- [EXERCISE BRIEF]: Print the records below exactly as they appear.
:: DATA PROVIDED ::
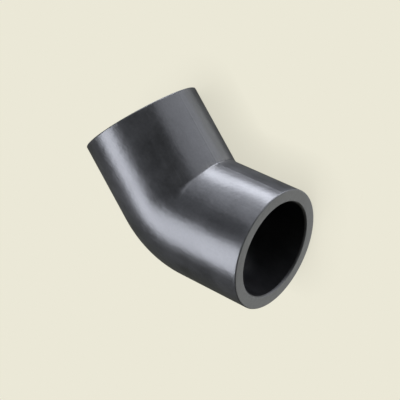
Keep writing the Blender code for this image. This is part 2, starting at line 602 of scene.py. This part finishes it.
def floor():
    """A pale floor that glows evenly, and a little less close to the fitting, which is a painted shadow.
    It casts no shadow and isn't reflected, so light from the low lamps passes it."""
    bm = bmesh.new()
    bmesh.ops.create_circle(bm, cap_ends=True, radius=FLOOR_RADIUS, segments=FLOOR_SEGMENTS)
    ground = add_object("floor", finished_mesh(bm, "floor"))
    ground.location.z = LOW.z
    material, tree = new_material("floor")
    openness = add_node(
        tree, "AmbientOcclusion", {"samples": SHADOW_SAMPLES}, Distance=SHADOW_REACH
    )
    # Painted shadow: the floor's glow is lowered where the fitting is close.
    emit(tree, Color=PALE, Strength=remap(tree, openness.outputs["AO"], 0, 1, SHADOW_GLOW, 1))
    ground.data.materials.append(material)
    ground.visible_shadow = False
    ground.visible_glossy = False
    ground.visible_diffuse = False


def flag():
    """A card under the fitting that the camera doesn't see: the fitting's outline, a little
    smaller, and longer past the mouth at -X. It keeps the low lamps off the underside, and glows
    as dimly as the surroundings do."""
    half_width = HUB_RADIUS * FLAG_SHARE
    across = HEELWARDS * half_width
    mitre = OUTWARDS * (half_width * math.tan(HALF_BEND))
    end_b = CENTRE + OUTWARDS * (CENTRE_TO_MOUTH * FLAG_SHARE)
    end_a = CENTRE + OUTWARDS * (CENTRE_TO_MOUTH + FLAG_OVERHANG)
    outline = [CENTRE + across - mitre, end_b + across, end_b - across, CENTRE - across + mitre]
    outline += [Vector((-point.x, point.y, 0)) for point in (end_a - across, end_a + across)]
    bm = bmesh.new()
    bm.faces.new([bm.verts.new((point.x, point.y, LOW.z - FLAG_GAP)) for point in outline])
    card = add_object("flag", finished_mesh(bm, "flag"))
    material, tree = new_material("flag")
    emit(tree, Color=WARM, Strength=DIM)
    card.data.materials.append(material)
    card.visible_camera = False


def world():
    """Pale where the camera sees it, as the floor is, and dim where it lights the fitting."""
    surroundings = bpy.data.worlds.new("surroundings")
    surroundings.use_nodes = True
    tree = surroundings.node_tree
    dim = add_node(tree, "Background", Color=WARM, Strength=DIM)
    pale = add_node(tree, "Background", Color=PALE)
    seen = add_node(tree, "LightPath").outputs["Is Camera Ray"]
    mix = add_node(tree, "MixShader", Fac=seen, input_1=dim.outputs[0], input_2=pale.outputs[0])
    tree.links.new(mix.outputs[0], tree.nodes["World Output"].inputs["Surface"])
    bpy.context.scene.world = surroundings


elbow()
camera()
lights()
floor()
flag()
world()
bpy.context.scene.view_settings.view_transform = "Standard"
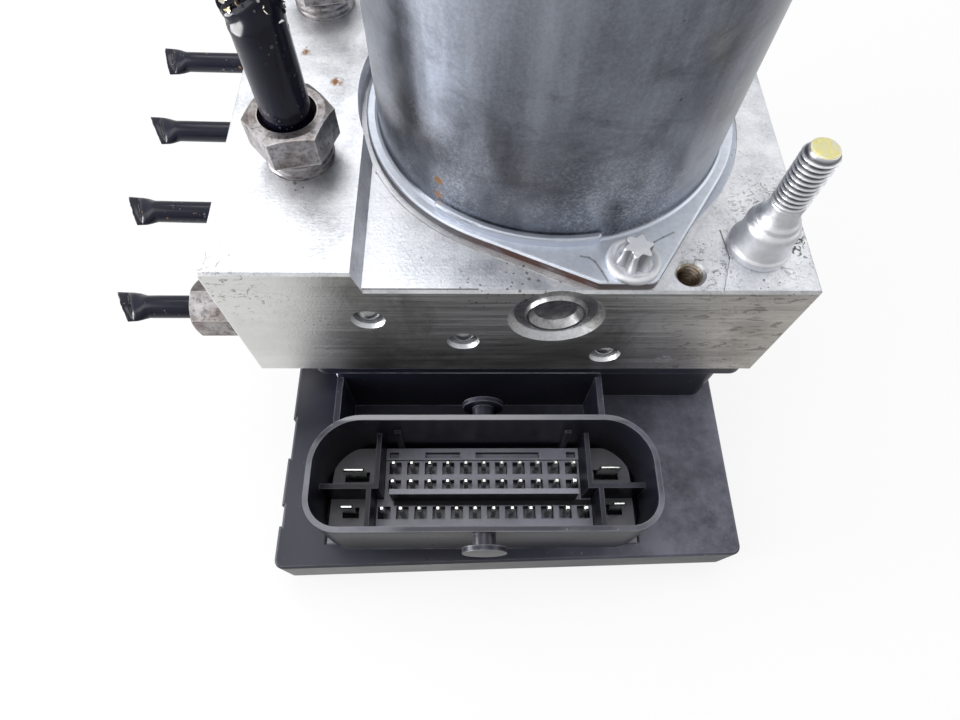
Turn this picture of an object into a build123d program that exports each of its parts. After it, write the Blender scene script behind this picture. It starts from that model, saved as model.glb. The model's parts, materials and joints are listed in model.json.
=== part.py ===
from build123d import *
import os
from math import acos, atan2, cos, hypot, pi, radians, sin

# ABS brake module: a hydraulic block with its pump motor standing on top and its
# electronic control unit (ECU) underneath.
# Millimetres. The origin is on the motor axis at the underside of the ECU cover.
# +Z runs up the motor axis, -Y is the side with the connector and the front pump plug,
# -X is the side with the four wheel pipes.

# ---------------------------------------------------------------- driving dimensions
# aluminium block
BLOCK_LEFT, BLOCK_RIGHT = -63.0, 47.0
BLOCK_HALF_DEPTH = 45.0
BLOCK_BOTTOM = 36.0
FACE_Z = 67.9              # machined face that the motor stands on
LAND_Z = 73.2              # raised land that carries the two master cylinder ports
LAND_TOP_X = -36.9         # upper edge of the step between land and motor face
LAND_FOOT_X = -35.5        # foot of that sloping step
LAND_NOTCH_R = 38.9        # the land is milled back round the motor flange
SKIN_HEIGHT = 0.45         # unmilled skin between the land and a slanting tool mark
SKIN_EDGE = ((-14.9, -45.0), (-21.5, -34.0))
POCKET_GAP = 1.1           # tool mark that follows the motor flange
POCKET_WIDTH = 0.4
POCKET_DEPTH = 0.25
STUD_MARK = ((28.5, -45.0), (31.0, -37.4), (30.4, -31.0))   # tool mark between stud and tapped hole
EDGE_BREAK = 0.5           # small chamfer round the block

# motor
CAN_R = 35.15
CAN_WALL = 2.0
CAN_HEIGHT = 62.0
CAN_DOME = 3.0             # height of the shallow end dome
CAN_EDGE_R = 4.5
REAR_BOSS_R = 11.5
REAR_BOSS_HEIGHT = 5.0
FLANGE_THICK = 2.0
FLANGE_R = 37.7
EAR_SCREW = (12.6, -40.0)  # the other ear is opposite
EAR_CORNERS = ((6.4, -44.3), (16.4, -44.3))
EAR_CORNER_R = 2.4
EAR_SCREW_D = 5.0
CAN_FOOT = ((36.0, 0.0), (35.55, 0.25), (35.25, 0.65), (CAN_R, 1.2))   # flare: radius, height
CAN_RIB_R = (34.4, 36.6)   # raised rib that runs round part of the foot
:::
- [CORRECT RESPONSE]:
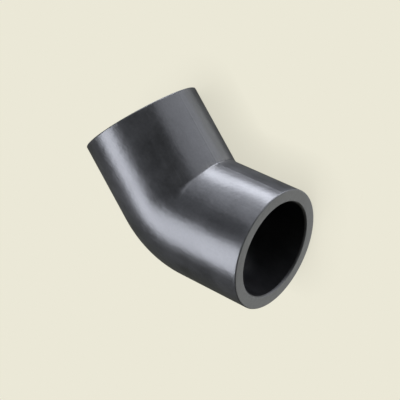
Keep writing the Blender code for this image. This is part 2, starting at line 602 of scene.py. This part finishes it.
def floor():
    """A pale floor that glows evenly, and a little less close to the fitting, which is a painted shadow.
    It casts no shadow and isn't reflected, so light from the low lamps passes it."""
    bm = bmesh.new()
    bmesh.ops.create_circle(bm, cap_ends=True, radius=FLOOR_RADIUS, segments=FLOOR_SEGMENTS)
    ground = add_object("floor", finished_mesh(bm, "floor"))
    ground.location.z = LOW.z
    material, tree = new_material("floor")
    openness = add_node(
        tree, "AmbientOcclusion", {"samples": SHADOW_SAMPLES}, Distance=SHADOW_REACH
    )
    # Painted shadow: the floor's glow is lowered where the fitting is close.
    emit(tree, Color=PALE, Strength=remap(tree, openness.outputs["AO"], 0, 1, SHADOW_GLOW, 1))
    ground.data.materials.append(material)
    ground.visible_shadow = False
    ground.visible_glossy = False
    ground.visible_diffuse = False


def flag():
    """A card under the fitting that the camera doesn't see: the fitting's outline, a little
    smaller, and longer past the mouth at -X. It keeps the low lamps off the underside, and glows
    as dimly as the surroundings do."""
    half_width = HUB_RADIUS * FLAG_SHARE
    across = HEELWARDS * half_width
    mitre = OUTWARDS * (half_width * math.tan(HALF_BEND))
    end_b = CENTRE + OUTWARDS * (CENTRE_TO_MOUTH * FLAG_SHARE)
    end_a = CENTRE + OUTWARDS * (CENTRE_TO_MOUTH + FLAG_OVERHANG)
    outline = [CENTRE + across - mitre, end_b + across, end_b - across, CENTRE - across + mitre]
    outline += [Vector((-point.x, point.y, 0)) for point in (end_a - across, end_a + across)]
    bm = bmesh.new()
    bm.faces.new([bm.verts.new((point.x, point.y, LOW.z - FLAG_GAP)) for point in outline])
    card = add_object("flag", finished_mesh(bm, "flag"))
    material, tree = new_material("flag")
    emit(tree, Color=WARM, Strength=DIM)
    card.data.materials.append(material)
    card.visible_camera = False


def world():
    """Pale where the camera sees it, as the floor is, and dim where it lights the fitting."""
    surroundings = bpy.data.worlds.new("surroundings")
    surroundings.use_nodes = True
    tree = surroundings.node_tree
    dim = add_node(tree, "Background", Color=WARM, Strength=DIM)
    pale = add_node(tree, "Background", Color=PALE)
    seen = add_node(tree, "LightPath").outputs["Is Camera Ray"]
    mix = add_node(tree, "MixShader", Fac=seen, input_1=dim.outputs[0], input_2=pale.outputs[0])
    tree.links.new(mix.outputs[0], tree.nodes["World Output"].inputs["Surface"])
    bpy.context.scene.world = surroundings


elbow()
camera()
lights()
floor()
flag()
world()
bpy.context.scene.view_settings.view_transform = "Standard"
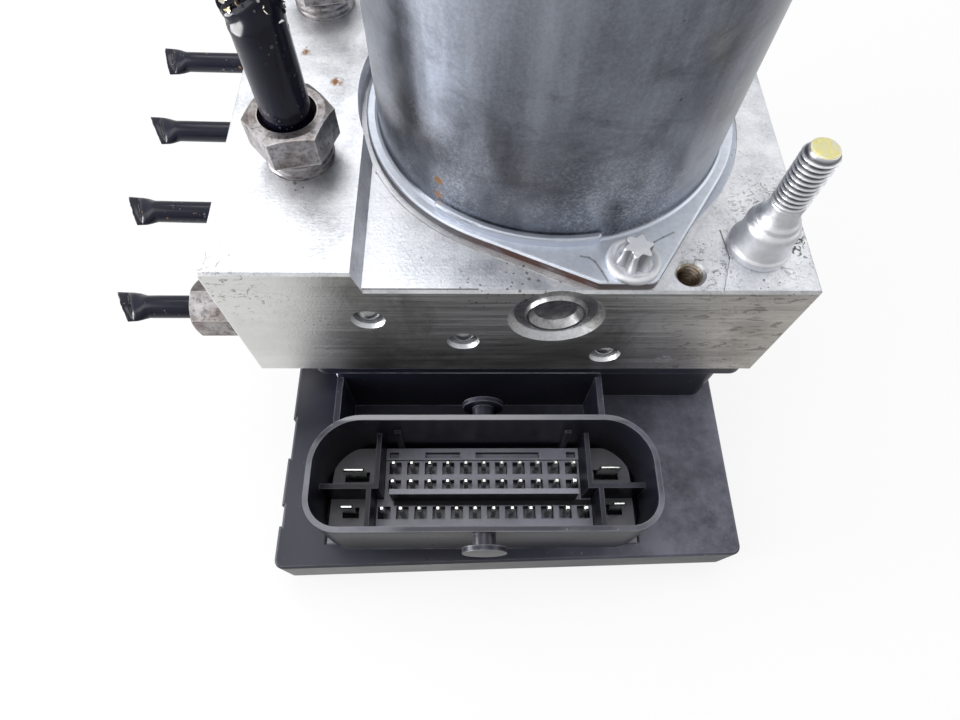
Turn this picture of an object into a build123d program that exports each of its parts. After it, write the Blender scene script behind this picture. It starts from that model, saved as model.glb. The model's parts, materials and joints are listed in model.json.
=== part.py ===
from build123d import *
import os
from math import acos, atan2, cos, hypot, pi, radians, sin

# ABS brake module: a hydraulic block with its pump motor standing on top and its
# electronic control unit (ECU) underneath.
# Millimetres. The origin is on the motor axis at the underside of the ECU cover.
# +Z runs up the motor axis, -Y is the side with the connector and the front pump plug,
# -X is the side with the four wheel pipes.

# ---------------------------------------------------------------- driving dimensions
# aluminium block
BLOCK_LEFT, BLOCK_RIGHT = -63.0, 47.0
BLOCK_HALF_DEPTH = 45.0
BLOCK_BOTTOM = 36.0
FACE_Z = 67.9              # machined face that the motor stands on
LAND_Z = 73.2              # raised land that carries the two master cylinder ports
LAND_TOP_X = -36.9         # upper edge of the step between land and motor face
LAND_FOOT_X = -35.5        # foot of that sloping step
LAND_NOTCH_R = 38.9        # the land is milled back round the motor flange
SKIN_HEIGHT = 0.45         # unmilled skin between the land and a slanting tool mark
SKIN_EDGE = ((-14.9, -45.0), (-21.5, -34.0))
POCKET_GAP = 1.1           # tool mark that follows the motor flange
POCKET_WIDTH = 0.4
POCKET_DEPTH = 0.25
STUD_MARK = ((28.5, -45.0), (31.0, -37.4), (30.4, -31.0))   # tool mark between stud and tapped hole
EDGE_BREAK = 0.5           # small chamfer round the block

# motor
CAN_R = 35.15
CAN_WALL = 2.0
CAN_HEIGHT = 62.0
CAN_DOME = 3.0             # height of the shallow end dome
CAN_EDGE_R = 4.5
REAR_BOSS_R = 11.5
REAR_BOSS_HEIGHT = 5.0
FLANGE_THICK = 2.0
FLANGE_R = 37.7
EAR_SCREW = (12.6, -40.0)  # the other ear is opposite
EAR_CORNERS = ((6.4, -44.3), (16.4, -44.3))
EAR_CORNER_R = 2.4
EAR_SCREW_D = 5.0
CAN_FOOT = ((36.0, 0.0), (35.55, 0.25), (35.25, 0.65), (CAN_R, 1.2))   # flare: radius, height
CAN_RIB_R = (34.4, 36.6)   # raised rib that runs round part of the foot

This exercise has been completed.